Computacenter has issued a warning to its shareholders to beware of overpriced offers for its stock, usually from an overseas buyer.
There has been a spate of these scam offers recently, believed to originate in the US, and the company wants to ensure its shareholders are safe from these bogus brokers and their so-called “boiler room” deals. Further, the company has asked anyone receiving these calls to contact the Financial Services Authority (FSA) and complete an online report.
Boiler room deals have gained the name because of the forceful and persistent sales technique employed by the broker and have been around for almost as long as the stock markets. There was even a film, Boiler Room, released in 2000 (see picture). The scams have been on the rise for the past few years and Computacenter is by no means alone in being targeted.
Owners of shares in the company have been receiving calls from brokers offering to buy at a higher price than the share market value. It sounds like a great offer but the caller expects money up front as a bond or other form of security, which will be paid back if the sale does not go ahead. The hooked shareholder will probably never hear from the “brokership” again.
The FSA advises that suspected scams should be reported to them via the online form or by contacting its Consumer Helpline. It helps if you can provide the suspects contact details and firm reference number (FRN) – which should always be requested. The details should also be reported to the police.

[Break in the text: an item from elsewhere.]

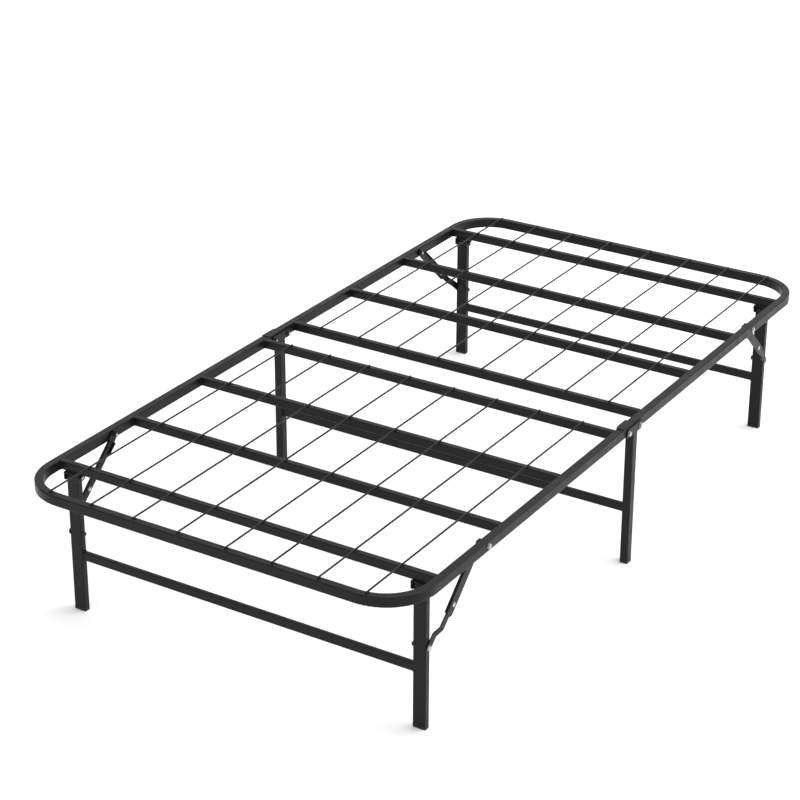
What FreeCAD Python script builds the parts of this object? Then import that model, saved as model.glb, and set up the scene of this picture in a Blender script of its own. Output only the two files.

The Authority reports that it receives over 5,000 calls a year about such scams and in 20 percent of cases money has already exchanged hands – but at least this is down from 60 percent a few years ago.
“We strongly advise you to only deal with financial services firms that are authorised by us,” the FSA advised, “and check our Register to ensure they are. Keep in mind that authorised firms are unlikely to contact you out of the blue with an offer to buy or sell shares.”